> [Directions for this task]: Write out the full set of records below exactly.

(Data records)
※ ※ ※

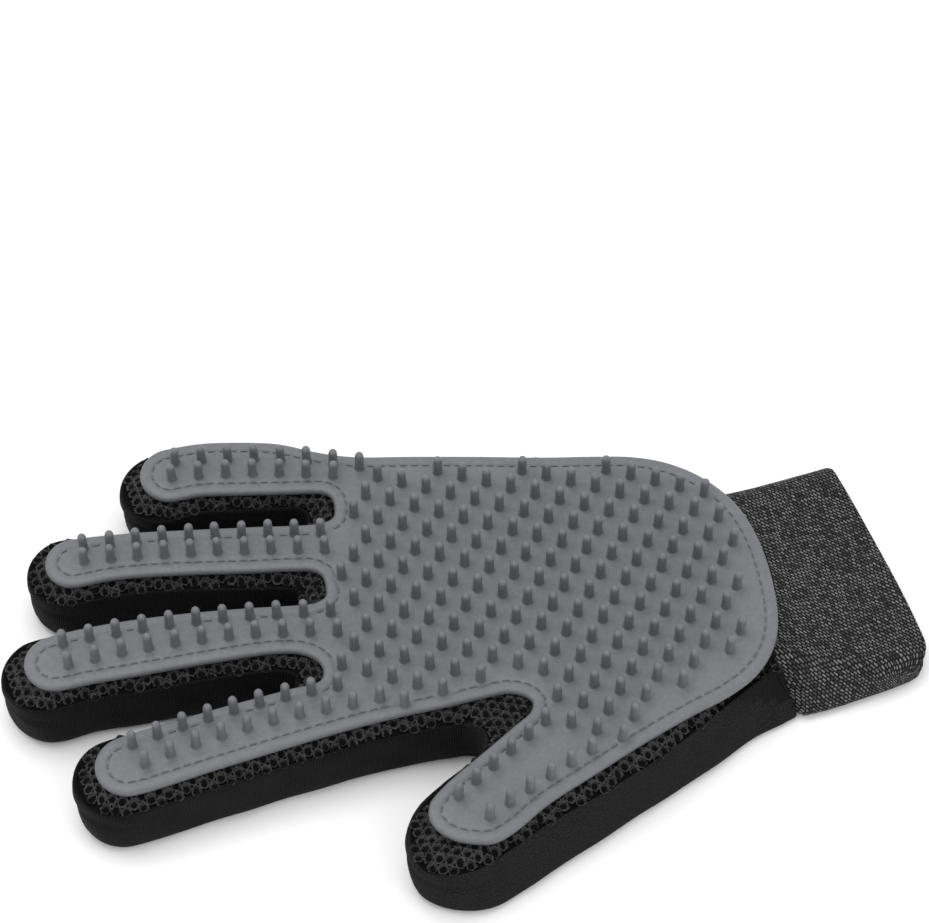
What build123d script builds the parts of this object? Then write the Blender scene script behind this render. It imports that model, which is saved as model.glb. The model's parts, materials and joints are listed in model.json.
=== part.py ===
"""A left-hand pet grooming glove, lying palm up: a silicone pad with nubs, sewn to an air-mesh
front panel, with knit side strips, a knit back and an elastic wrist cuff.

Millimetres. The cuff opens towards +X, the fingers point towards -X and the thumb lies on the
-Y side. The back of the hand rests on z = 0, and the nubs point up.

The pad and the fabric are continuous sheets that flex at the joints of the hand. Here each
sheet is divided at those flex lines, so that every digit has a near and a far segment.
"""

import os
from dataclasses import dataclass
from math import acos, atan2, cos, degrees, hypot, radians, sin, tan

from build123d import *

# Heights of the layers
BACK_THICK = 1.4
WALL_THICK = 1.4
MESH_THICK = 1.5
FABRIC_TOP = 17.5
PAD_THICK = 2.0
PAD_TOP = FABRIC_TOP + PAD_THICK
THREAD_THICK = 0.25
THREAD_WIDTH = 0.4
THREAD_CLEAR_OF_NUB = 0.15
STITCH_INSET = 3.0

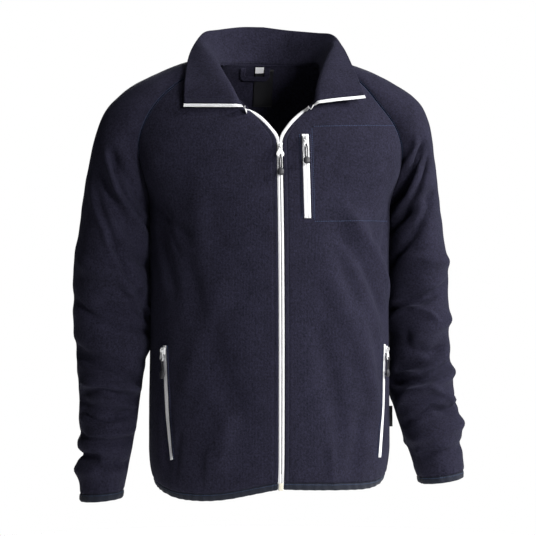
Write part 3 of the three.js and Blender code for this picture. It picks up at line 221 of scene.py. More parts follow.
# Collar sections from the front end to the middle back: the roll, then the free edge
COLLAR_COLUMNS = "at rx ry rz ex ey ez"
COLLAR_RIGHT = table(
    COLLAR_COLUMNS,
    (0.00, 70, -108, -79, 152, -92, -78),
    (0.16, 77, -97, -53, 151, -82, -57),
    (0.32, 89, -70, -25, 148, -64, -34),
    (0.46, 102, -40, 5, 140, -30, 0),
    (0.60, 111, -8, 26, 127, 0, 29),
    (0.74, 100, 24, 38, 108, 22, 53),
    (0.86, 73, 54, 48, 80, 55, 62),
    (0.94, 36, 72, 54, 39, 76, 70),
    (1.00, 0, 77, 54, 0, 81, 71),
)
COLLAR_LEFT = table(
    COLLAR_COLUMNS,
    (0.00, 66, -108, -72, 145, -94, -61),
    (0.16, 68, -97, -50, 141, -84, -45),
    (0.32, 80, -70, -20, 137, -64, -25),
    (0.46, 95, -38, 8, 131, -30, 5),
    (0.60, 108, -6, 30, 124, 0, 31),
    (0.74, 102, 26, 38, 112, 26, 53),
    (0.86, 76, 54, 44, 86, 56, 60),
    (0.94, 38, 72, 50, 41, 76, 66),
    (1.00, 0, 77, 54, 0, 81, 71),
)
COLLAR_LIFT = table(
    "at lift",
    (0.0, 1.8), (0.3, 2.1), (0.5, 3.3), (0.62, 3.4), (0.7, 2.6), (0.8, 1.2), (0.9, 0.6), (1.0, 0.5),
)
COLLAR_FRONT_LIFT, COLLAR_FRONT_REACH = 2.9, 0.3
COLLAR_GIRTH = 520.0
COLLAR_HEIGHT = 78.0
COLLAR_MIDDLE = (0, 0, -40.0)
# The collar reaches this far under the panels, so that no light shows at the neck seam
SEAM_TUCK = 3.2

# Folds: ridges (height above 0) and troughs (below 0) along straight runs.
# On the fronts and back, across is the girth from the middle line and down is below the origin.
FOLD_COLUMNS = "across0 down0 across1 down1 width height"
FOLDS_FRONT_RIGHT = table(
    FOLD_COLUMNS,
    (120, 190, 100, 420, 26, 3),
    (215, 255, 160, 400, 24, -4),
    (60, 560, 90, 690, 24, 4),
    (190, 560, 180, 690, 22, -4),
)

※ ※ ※

> [The completed task]:
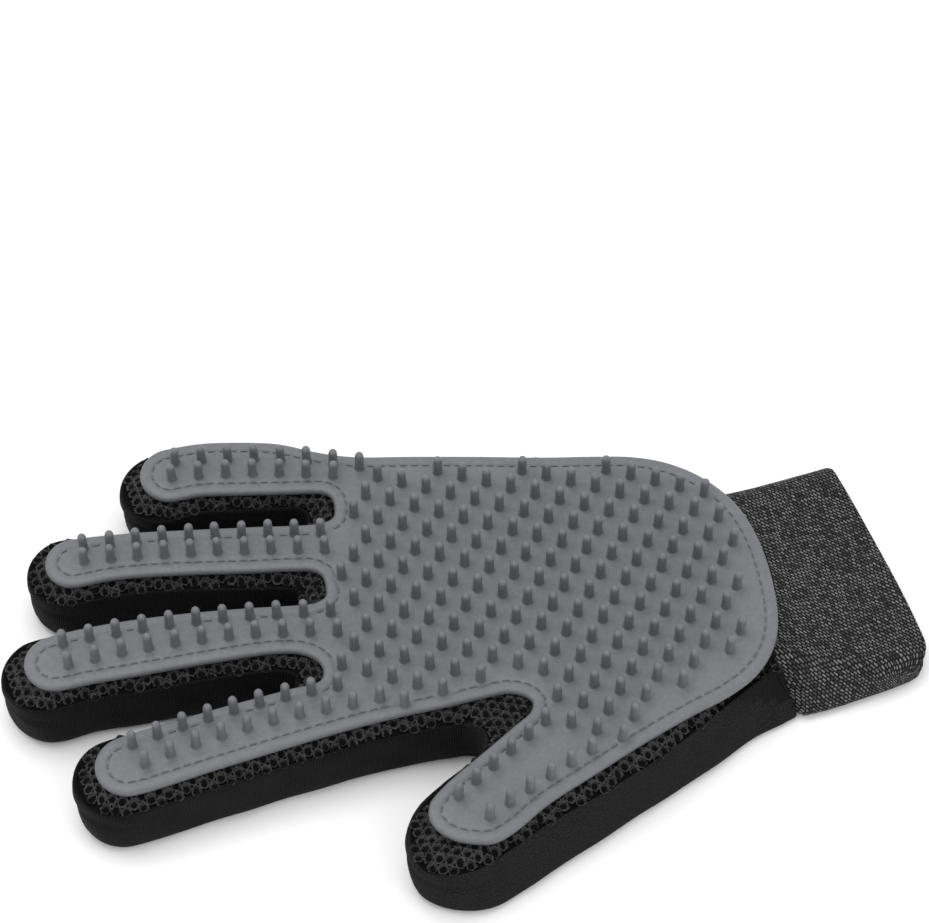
What build123d script builds the parts of this object? Then write the Blender scene script behind this render. It imports that model, which is saved as model.glb. The model's parts, materials and joints are listed in model.json.
=== part.py ===
"""A left-hand pet grooming glove, lying palm up: a silicone pad with nubs, sewn to an air-mesh
front panel, with knit side strips, a knit back and an elastic wrist cuff.

Millimetres. The cuff opens towards +X, the fingers point towards -X and the thumb lies on the
-Y side. The back of the hand rests on z = 0, and the nubs point up.

The pad and the fabric are continuous sheets that flex at the joints of the hand. Here each
sheet is divided at those flex lines, so that every digit has a near and a far segment.
"""

import os
from dataclasses import dataclass
from math import acos, atan2, cos, degrees, hypot, radians, sin, tan

from build123d import *

# Heights of the layers
BACK_THICK = 1.4
WALL_THICK = 1.4
MESH_THICK = 1.5
FABRIC_TOP = 17.5
PAD_THICK = 2.0
PAD_TOP = FABRIC_TOP + PAD_THICK
THREAD_THICK = 0.25
THREAD_WIDTH = 0.4
THREAD_CLEAR_OF_NUB = 0.15
STITCH_INSET = 3.0

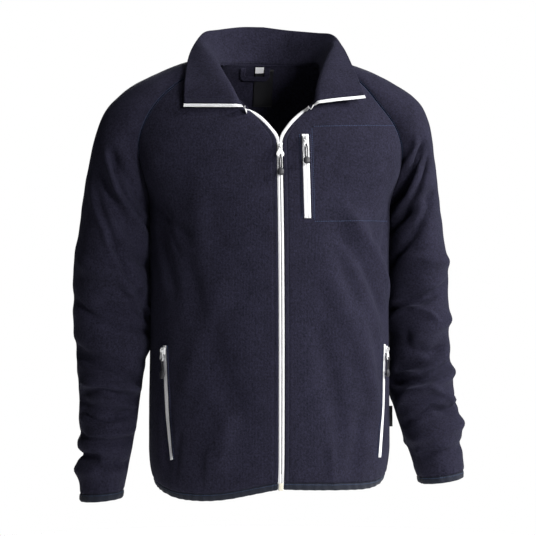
Write part 3 of the three.js and Blender code for this picture. It picks up at line 221 of scene.py. More parts follow.
# Collar sections from the front end to the middle back: the roll, then the free edge
COLLAR_COLUMNS = "at rx ry rz ex ey ez"
COLLAR_RIGHT = table(
    COLLAR_COLUMNS,
    (0.00, 70, -108, -79, 152, -92, -78),
    (0.16, 77, -97, -53, 151, -82, -57),
    (0.32, 89, -70, -25, 148, -64, -34),
    (0.46, 102, -40, 5, 140, -30, 0),
    (0.60, 111, -8, 26, 127, 0, 29),
    (0.74, 100, 24, 38, 108, 22, 53),
    (0.86, 73, 54, 48, 80, 55, 62),
    (0.94, 36, 72, 54, 39, 76, 70),
    (1.00, 0, 77, 54, 0, 81, 71),
)
COLLAR_LEFT = table(
    COLLAR_COLUMNS,
    (0.00, 66, -108, -72, 145, -94, -61),
    (0.16, 68, -97, -50, 141, -84, -45),
    (0.32, 80, -70, -20, 137, -64, -25),
    (0.46, 95, -38, 8, 131, -30, 5),
    (0.60, 108, -6, 30, 124, 0, 31),
    (0.74, 102, 26, 38, 112, 26, 53),
    (0.86, 76, 54, 44, 86, 56, 60),
    (0.94, 38, 72, 50, 41, 76, 66),
    (1.00, 0, 77, 54, 0, 81, 71),
)
COLLAR_LIFT = table(
    "at lift",
    (0.0, 1.8), (0.3, 2.1), (0.5, 3.3), (0.62, 3.4), (0.7, 2.6), (0.8, 1.2), (0.9, 0.6), (1.0, 0.5),
)
COLLAR_FRONT_LIFT, COLLAR_FRONT_REACH = 2.9, 0.3
COLLAR_GIRTH = 520.0
COLLAR_HEIGHT = 78.0
COLLAR_MIDDLE = (0, 0, -40.0)
# The collar reaches this far under the panels, so that no light shows at the neck seam
SEAM_TUCK = 3.2

# Folds: ridges (height above 0) and troughs (below 0) along straight runs.
# On the fronts and back, across is the girth from the middle line and down is below the origin.
FOLD_COLUMNS = "across0 down0 across1 down1 width height"
FOLDS_FRONT_RIGHT = table(
    FOLD_COLUMNS,
    (120, 190, 100, 420, 26, 3),
    (215, 255, 160, 400, 24, -4),
    (60, 560, 90, 690, 24, 4),
    (190, 560, 180, 690, 22, -4),
)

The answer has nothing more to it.